»»

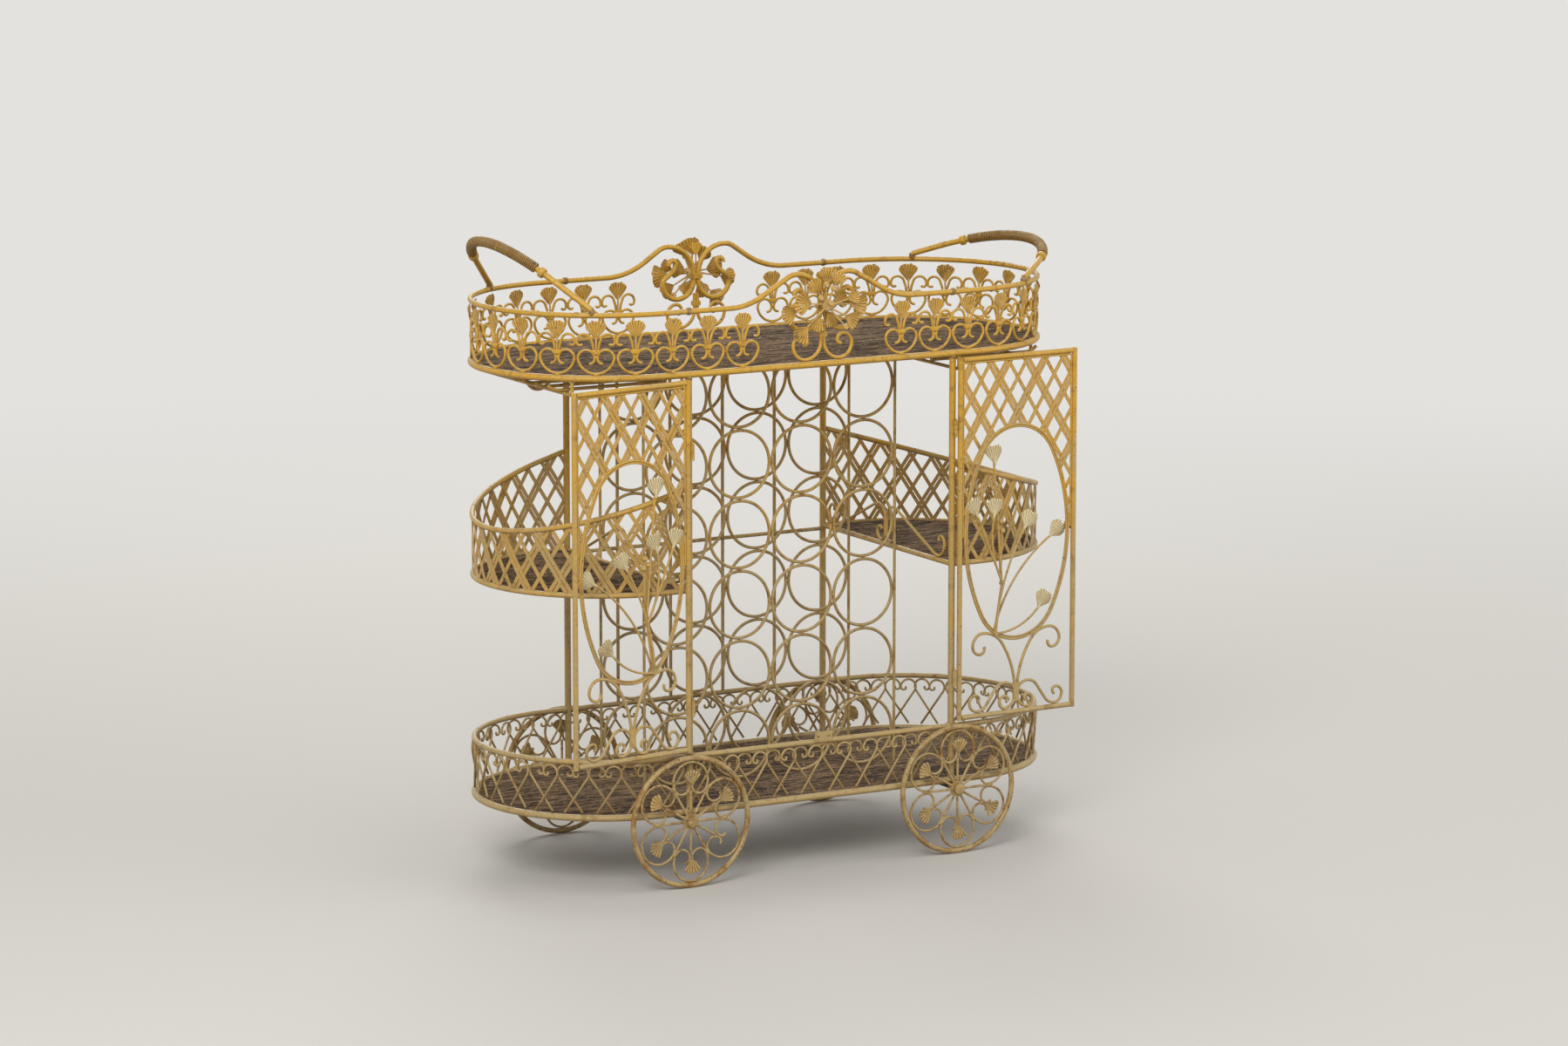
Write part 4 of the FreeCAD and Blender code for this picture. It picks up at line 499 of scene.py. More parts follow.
def worn_enamel(name, paint, dulled, stained, rubbed_share, chipped_share, gloss=0.4, ribbed=False):
    """Brushed enamel over forged iron: it greys towards the floor and darkens below as painted shade, pales
    on top as painted highlight, stains brown, rubs pale and chips.
    """
    finish = bpy.context.scene.trolley_finish
    material = bare_material(name)
    tree = material.node_tree
    where = add_node(tree, "ShaderNodeTexCoord")
    place = where.outputs["Object"]
    height = add_node(tree, "ShaderNodeSeparateXYZ", links={0: place}).outputs["Z"]
    facing = add_node(
        tree, "ShaderNodeSeparateXYZ", links={0: where.outputs["Normal"]}
    ).outputs["Z"]
    # The paint is dulled in clouds about 60 mm across, and more near the floor as painted shade
    cloud = add_node(
        tree, "ShaderNodeTexNoise", {"Scale": 1 / (60 * MM), "Detail": 3.0}, {"Vector": place}
    ).outputs["Fac"]
    fall = add_node(
        tree,
        "ShaderNodeMapRange",
        {"From Min": 0.1, "From Max": 0.8, "To Min": dulled + 0.35, "To Max": dulled - 0.5},
        {"Value": height},
    ).outputs["Result"]
    dull_cloud_and_floor_shade = add_node(
        tree, "ShaderNodeMath", links={0: cloud, 1: fall}, operation="ADD", use_clamp=True
    ).outputs[0]
    dull_and_floor_shade_mask = add_node(
        tree,
        "ShaderNodeMapRange",
        {"From Min": 0.3, "From Max": 0.9, "To Max": 0.85},
        {"Value": dull_cloud_and_floor_shade},
    ).outputs["Result"]
    # Painted shade darkens the faces that look down, and a painted highlight pales the faces that look up
    painted_underside_shade = add_node(
        tree,
        "ShaderNodeMapRange",
        {"From Min": 0.1, "From Max": -0.95, "To Max": 0.6},
        {"Value": facing},
    ).outputs["Result"]
    painted_upward_highlight = add_node(
        tree,
        "ShaderNodeMapRange",
        {"From Min": 0.35, "From Max": 1.0, "To Max": 0.4},
        {"Value": facing},
    ).outputs["Result"]
    # The coat is thin and lets brown through in soft blooms about 22 mm across
    bloom = patches(tree, place, 22, stained, 0.22, 5.0)
    colour = coats(
        tree,
        paint,
        (finish.dull, dull_and_floor_shade_mask),
        ([c * 0.55 for c in finish.stain], painted_underside_shade),
        (finish.pale, painted_upward_highlight),
        (finish.stain, bloom),
    )
    # Brush marks change the tone a little, every 5 mm
    stroke = add_node(
        tree, "ShaderNodeTexNoise", {"Scale": 1 / (5 * MM), "Detail": 3.0}, {"Vector": place}
    ).outputs["Fac"]
    tone = add_node(
        tree, "ShaderNodeMapRange", {"To Min": 0.8, "To Max": 1.2}, {"Value": stroke}
    ).outputs["Result"]
    colour = add_node(
        tree, "ShaderNodeVectorMath", links={0: colour, 1: tone}, operation="MULTIPLY"
    ).outputs[0]
    # Painted shade darkens the grooves of a pressed leaf, and its ribs are paled by wear and a painted
    # highlight
    if ribbed:
        groove = add_node(tree, "ShaderNodeAttribute", attribute_name="groove").outputs["Fac"]
        painted_groove_shade = add_node(
            tree, "ShaderNodeMapRange", {"From Min": 0.35, "To Max": 0.8}, {"Value": groove}
        ).outputs["Result"]
        rib_wear_and_highlight = add_node(
            tree,
            "ShaderNodeMapRange",
            {"From Min": 0.3, "From Max": 0.0, "To Max": 0.45},
            {"Value": groove},
        ).outputs["Result"]
        colour = coats(tree, colour, (finish.pale, rib_wear_and_highlight), ([c * 0.45 for c in finish.stain], painted_groove_shade))
    # Hands and cloths rub it pale in patches of about 8 mm, and chips of about 3 mm go down to rust
    rub_and_highlight = patches(tree, place, 8, rubbed_share, 0.1)
    chipped = patches(tree, place, 3.2, chipped_share, 0.05, 3.0)
    colour = coats(tree, colour, (finish.pale, rub_and_highlight), (finish.rust, chipped))
    relief = add_node(
        tree, "ShaderNodeMath", {1: -1.0}, {0: chipped, 2: stroke}, operation="MULTIPLY_ADD"
    ).outputs[0]
    bump = add_node(
        tree, "ShaderNodeBump", {"Strength": 0.35, "Distance": 0.25 * MM}, {"Height": relief}
    )
    rough = add_node(
        tree, "ShaderNodeMapRange", {"To Min": gloss, "To Max": 0.75}, {"Value": bloom}
    ).outputs["Result"]
    shader = add_node(
        tree,
        "ShaderNodeBsdfPrincipled",
        {"IOR": 1.5, "Specular IOR Level": 0.5},
        {"Base Color": colour, "Roughness": rough, "Normal": bump.outputs["Normal"]},
    )
    add_node(tree, "ShaderNodeOutputMaterial", links={"Surface": shader.outputs[0]})


def strand_wire():
    """Brown lacquered wire: each strand has its own tone, down to near black as painted shade in the weave,
    with painted highlights in pale patches.
    """
    finish = bpy.context.scene.trolley_finish
    tree = bare_material("brown_lacquered_wire").node_tree
    place = add_node(tree, "ShaderNodeTexCoord").outputs["Object"]
    # Tone changes from strand to strand, every 7 mm across and 44 mm along, and its near-black end is
    # painted shade in the weave
    stretched = add_node(
        tree, "ShaderNodeMapping", {"Scale": (0.16, 1, 1)}, {"Vector": place}
    ).outputs[0]
    tone = add_node(
        tree,
        "ShaderNodeTexNoise",
        {"Scale": 1 / (7 * MM), "Detail": 3.0, "Roughness": 0.7},
        {"Vector": stretched},
    ).outputs["Fac"]
    spread = add_node(
        tree, "ShaderNodeMapRange", {"From Min": 0.42, "From Max": 0.6}, {"Value": tone}
    ).outputs["Result"]
    # Pale patches about 7 mm across are painted highlights on the strands
    rub_and_highlight = patches(tree, place, 7, 0.28, 0.12)
    colour = coats(
        tree,
        [c * 0.14 for c in finish.strand],
        (finish.strand, spread),
        (linear("#B39E7C"), rub_and_highlight),
    )
    grain = add_node(
        tree,
        "ShaderNodeTexNoise",
        {"Scale": 1 / (7 * MM), "Detail": 4.0, "Roughness": 0.6},
        {"Vector": place},
    ).outputs["Fac"]
    bump = add_node(
        tree, "ShaderNodeBump", {"Strength": 0.5, "Distance": 0.3 * MM}, {"Height": grain}
    )
    shader = add_node(
        tree,
        "ShaderNodeBsdfPrincipled",
        {"Roughness": 0.5, "IOR": 1.48},
        {"Base Color": colour, "Normal": bump.outputs["Normal"]},
    )
    add_node(tree, "ShaderNodeOutputMaterial", links={"Surface": shader.outputs[0]})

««

Aim of the task
Each line of the listing should be echoed back exactly.

Task response
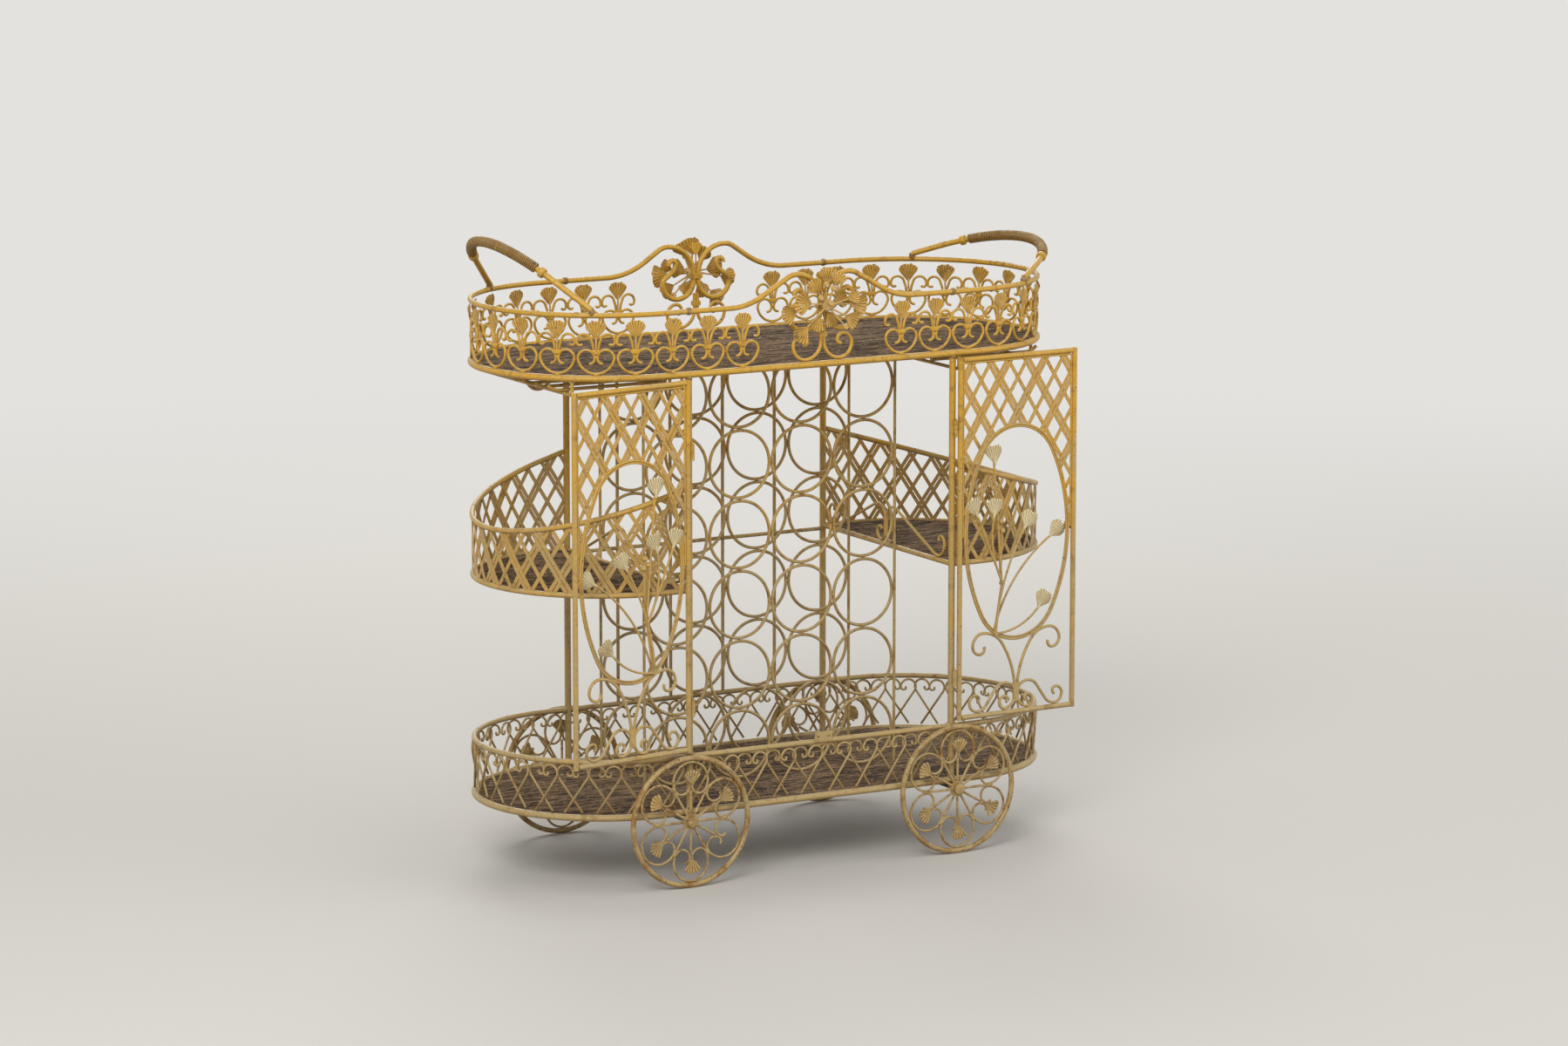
Write part 4 of the FreeCAD and Blender code for this picture. It picks up at line 499 of scene.py. More parts follow.
def worn_enamel(name, paint, dulled, stained, rubbed_share, chipped_share, gloss=0.4, ribbed=False):
    """Brushed enamel over forged iron: it greys towards the floor and darkens below as painted shade, pales
    on top as painted highlight, stains brown, rubs pale and chips.
    """
    finish = bpy.context.scene.trolley_finish
    material = bare_material(name)
    tree = material.node_tree
    where = add_node(tree, "ShaderNodeTexCoord")
    place = where.outputs["Object"]
    height = add_node(tree, "ShaderNodeSeparateXYZ", links={0: place}).outputs["Z"]
    facing = add_node(
        tree, "ShaderNodeSeparateXYZ", links={0: where.outputs["Normal"]}
    ).outputs["Z"]
    # The paint is dulled in clouds about 60 mm across, and more near the floor as painted shade
    cloud = add_node(
        tree, "ShaderNodeTexNoise", {"Scale": 1 / (60 * MM), "Detail": 3.0}, {"Vector": place}
    ).outputs["Fac"]
    fall = add_node(
        tree,
        "ShaderNodeMapRange",
        {"From Min": 0.1, "From Max": 0.8, "To Min": dulled + 0.35, "To Max": dulled - 0.5},
        {"Value": height},
    ).outputs["Result"]
    dull_cloud_and_floor_shade = add_node(
        tree, "ShaderNodeMath", links={0: cloud, 1: fall}, operation="ADD", use_clamp=True
    ).outputs[0]
    dull_and_floor_shade_mask = add_node(
        tree,
        "ShaderNodeMapRange",
        {"From Min": 0.3, "From Max": 0.9, "To Max": 0.85},
        {"Value": dull_cloud_and_floor_shade},
    ).outputs["Result"]
    # Painted shade darkens the faces that look down, and a painted highlight pales the faces that look up
    painted_underside_shade = add_node(
        tree,
        "ShaderNodeMapRange",
        {"From Min": 0.1, "From Max": -0.95, "To Max": 0.6},
        {"Value": facing},
    ).outputs["Result"]
    painted_upward_highlight = add_node(
        tree,
        "ShaderNodeMapRange",
        {"From Min": 0.35, "From Max": 1.0, "To Max": 0.4},
        {"Value": facing},
    ).outputs["Result"]
    # The coat is thin and lets brown through in soft blooms about 22 mm across
    bloom = patches(tree, place, 22, stained, 0.22, 5.0)
    colour = coats(
        tree,
        paint,
        (finish.dull, dull_and_floor_shade_mask),
        ([c * 0.55 for c in finish.stain], painted_underside_shade),
        (finish.pale, painted_upward_highlight),
        (finish.stain, bloom),
    )
    # Brush marks change the tone a little, every 5 mm
    stroke = add_node(
        tree, "ShaderNodeTexNoise", {"Scale": 1 / (5 * MM), "Detail": 3.0}, {"Vector": place}
    ).outputs["Fac"]
    tone = add_node(
        tree, "ShaderNodeMapRange", {"To Min": 0.8, "To Max": 1.2}, {"Value": stroke}
    ).outputs["Result"]
    colour = add_node(
        tree, "ShaderNodeVectorMath", links={0: colour, 1: tone}, operation="MULTIPLY"
    ).outputs[0]
    # Painted shade darkens the grooves of a pressed leaf, and its ribs are paled by wear and a painted
    # highlight
    if ribbed:
        groove = add_node(tree, "ShaderNodeAttribute", attribute_name="groove").outputs["Fac"]
        painted_groove_shade = add_node(
            tree, "ShaderNodeMapRange", {"From Min": 0.35, "To Max": 0.8}, {"Value": groove}
        ).outputs["Result"]
        rib_wear_and_highlight = add_node(
            tree,
            "ShaderNodeMapRange",
            {"From Min": 0.3, "From Max": 0.0, "To Max": 0.45},
            {"Value": groove},
        ).outputs["Result"]
        colour = coats(tree, colour, (finish.pale, rib_wear_and_highlight), ([c * 0.45 for c in finish.stain], painted_groove_shade))
    # Hands and cloths rub it pale in patches of about 8 mm, and chips of about 3 mm go down to rust
    rub_and_highlight = patches(tree, place, 8, rubbed_share, 0.1)
    chipped = patches(tree, place, 3.2, chipped_share, 0.05, 3.0)
    colour = coats(tree, colour, (finish.pale, rub_and_highlight), (finish.rust, chipped))
    relief = add_node(
        tree, "ShaderNodeMath", {1: -1.0}, {0: chipped, 2: stroke}, operation="MULTIPLY_ADD"
    ).outputs[0]
    bump = add_node(
        tree, "ShaderNodeBump", {"Strength": 0.35, "Distance": 0.25 * MM}, {"Height": relief}
    )
    rough = add_node(
        tree, "ShaderNodeMapRange", {"To Min": gloss, "To Max": 0.75}, {"Value": bloom}
    ).outputs["Result"]
    shader = add_node(
        tree,
        "ShaderNodeBsdfPrincipled",
        {"IOR": 1.5, "Specular IOR Level": 0.5},
        {"Base Color": colour, "Roughness": rough, "Normal": bump.outputs["Normal"]},
    )
    add_node(tree, "ShaderNodeOutputMaterial", links={"Surface": shader.outputs[0]})


def strand_wire():
    """Brown lacquered wire: each strand has its own tone, down to near black as painted shade in the weave,
    with painted highlights in pale patches.
    """
    finish = bpy.context.scene.trolley_finish
    tree = bare_material("brown_lacquered_wire").node_tree
    place = add_node(tree, "ShaderNodeTexCoord").outputs["Object"]
    # Tone changes from strand to strand, every 7 mm across and 44 mm along, and its near-black end is
    # painted shade in the weave
    stretched = add_node(
        tree, "ShaderNodeMapping", {"Scale": (0.16, 1, 1)}, {"Vector": place}
    ).outputs[0]
    tone = add_node(
        tree,
        "ShaderNodeTexNoise",
        {"Scale": 1 / (7 * MM), "Detail": 3.0, "Roughness": 0.7},
        {"Vector": stretched},
    ).outputs["Fac"]
    spread = add_node(
        tree, "ShaderNodeMapRange", {"From Min": 0.42, "From Max": 0.6}, {"Value": tone}
    ).outputs["Result"]
    # Pale patches about 7 mm across are painted highlights on the strands
    rub_and_highlight = patches(tree, place, 7, 0.28, 0.12)
    colour = coats(
        tree,
        [c * 0.14 for c in finish.strand],
        (finish.strand, spread),
        (linear("#B39E7C"), rub_and_highlight),
    )
    grain = add_node(
        tree,
        "ShaderNodeTexNoise",
        {"Scale": 1 / (7 * MM), "Detail": 4.0, "Roughness": 0.6},
        {"Vector": place},
    ).outputs["Fac"]
    bump = add_node(
        tree, "ShaderNodeBump", {"Strength": 0.5, "Distance": 0.3 * MM}, {"Height": grain}
    )
    shader = add_node(
        tree,
        "ShaderNodeBsdfPrincipled",
        {"Roughness": 0.5, "IOR": 1.48},
        {"Base Color": colour, "Normal": bump.outputs["Normal"]},
    )
    add_node(tree, "ShaderNodeOutputMaterial", links={"Surface": shader.outputs[0]})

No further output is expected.